A citação é o ato pelo qual o executado é convocado a integrar a relação processual, de forma que sua regularidade e bom funcionamento são essenciais para a eficácia da prestação jurisdicional. O Código de Processo Civil (CPC) de 1973, vigente até março de 2016, vedava expressamente a possibilidade de citação por correio nos processos de execução (art. 222, "d"). Por sua vez, o CPC/2015, além de manter a citação por correio como regra geral (art. 247), excluiu a vedação à possibilidade de esta modalidade de citação ser promovida nos processos de execução.

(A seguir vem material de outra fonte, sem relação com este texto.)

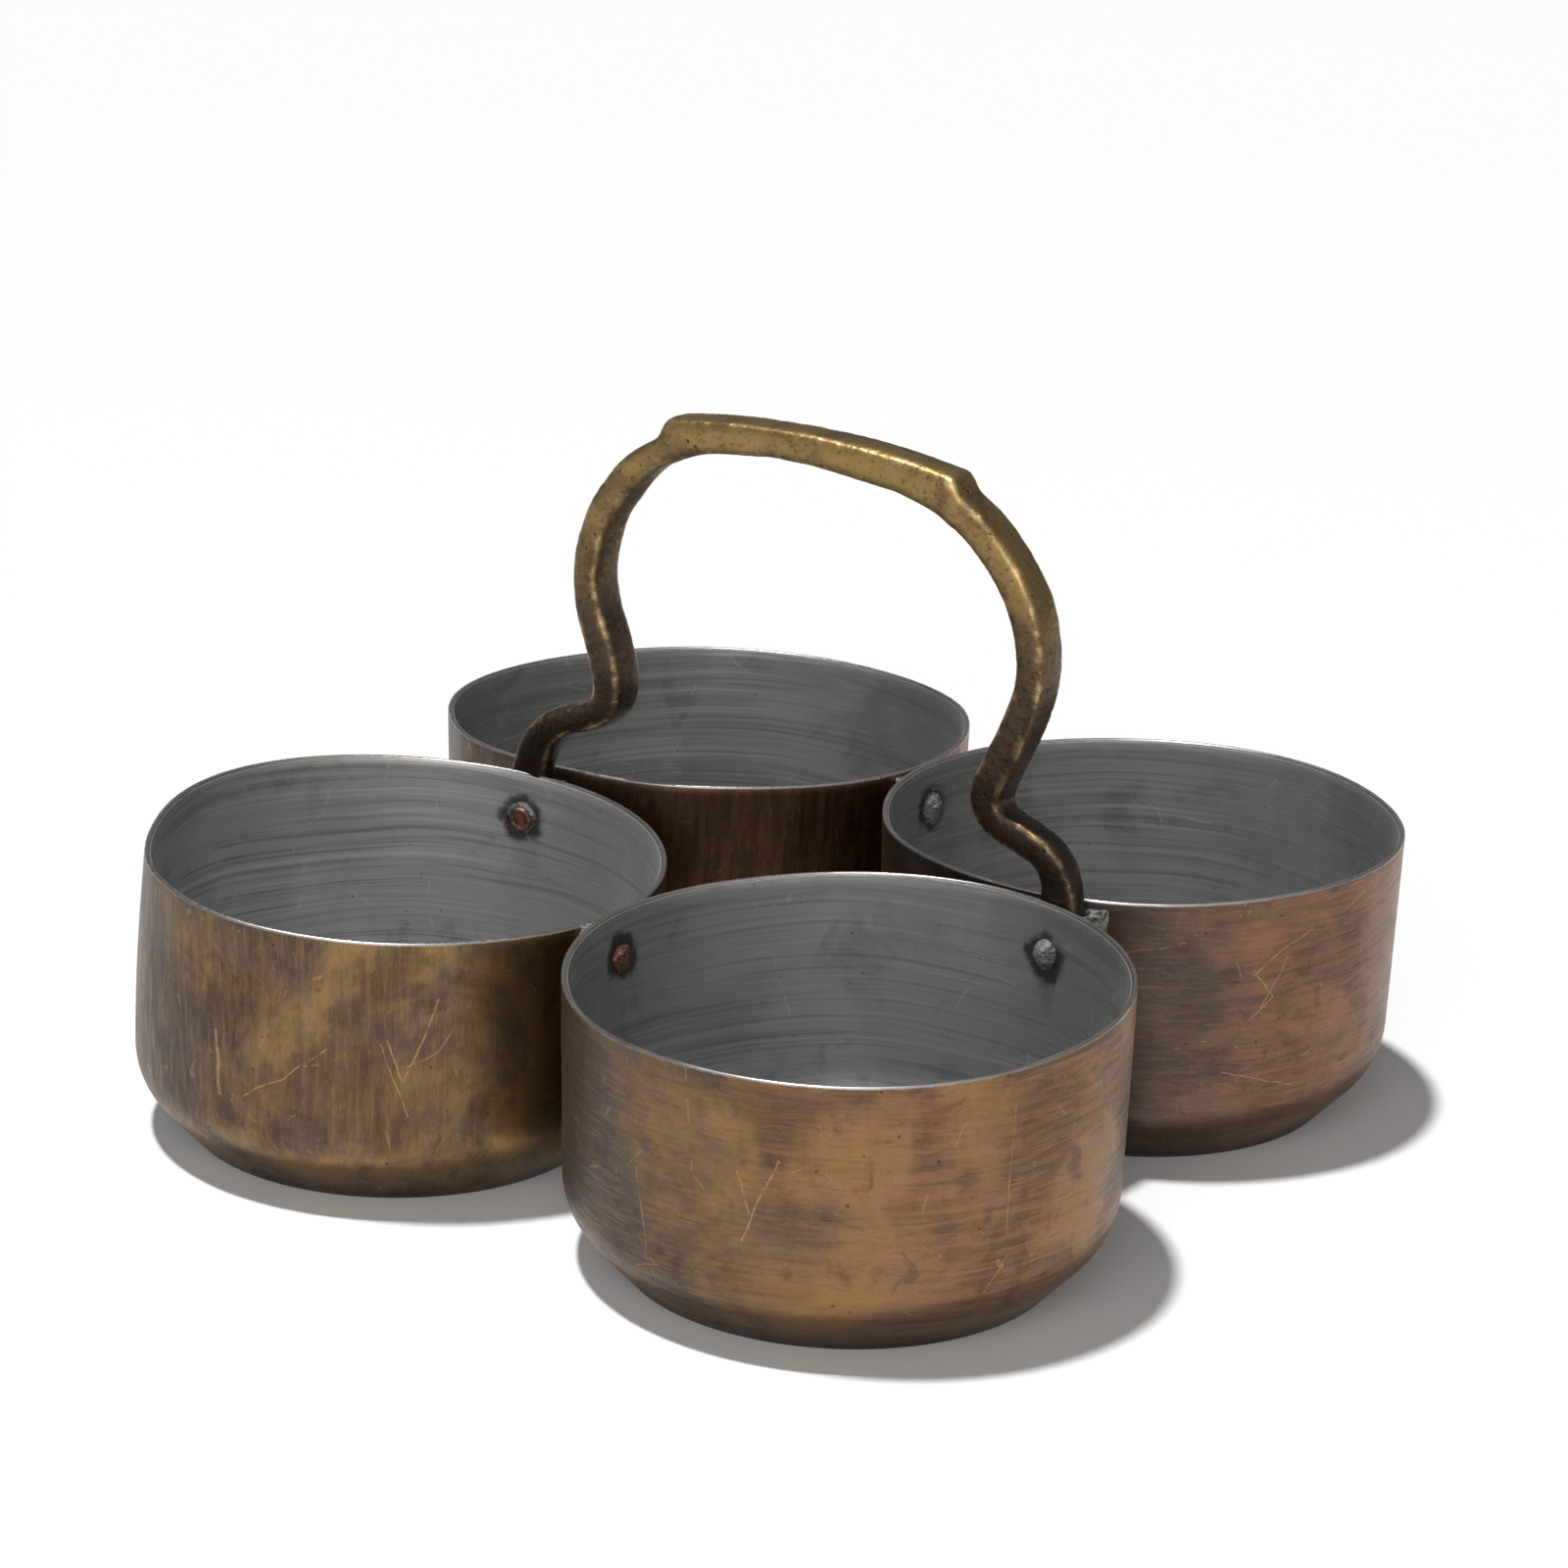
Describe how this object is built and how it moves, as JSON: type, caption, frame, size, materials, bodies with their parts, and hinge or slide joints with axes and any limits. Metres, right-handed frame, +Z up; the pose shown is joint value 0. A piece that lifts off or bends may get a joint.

Porém, a questão não se resolve apenas neste dispositivo, pois há controvérsia sobre a possibilidade de a citação por correio ser válida em processo de execução em função de dispositivo específico do CPC que trata sobre execução, qual seja, o art. 829, § 1º, que dispõe o seguinte:
"Art. 829. O executado será citado para pagar a dívida no prazo de 3 (três) dias, contado da citação.
§ 1º Do mandado de citação constarão, também, a ordem de penhora e a avaliação a serem cumpridas pelo oficial de justiça tão logo verificado o não pagamento no prazo assinalado, de tudo lavrando-se auto, com intimação do executado."
Em uma primeira leitura de fato pode-se chegar à conclusão de que a citação na execução de título somente deverá ser feita via oficial de justiça.
O ato de citação na execução sempre foi tido como um ato complexo, pois no mandado de citação não há apenas a ordem para que o executado tome ciência do processo e dele participe, mas também há ordem constritiva de seus bens que deverá ser efetivada pelo oficial de justiça em caso de inadimplemento. E justamente por ser um ato complexo que vem surgindo na jurisprudência do TJ/SP entendimento de que a citação em execução de título deverá ser feita exclusivamente por oficial de justiça.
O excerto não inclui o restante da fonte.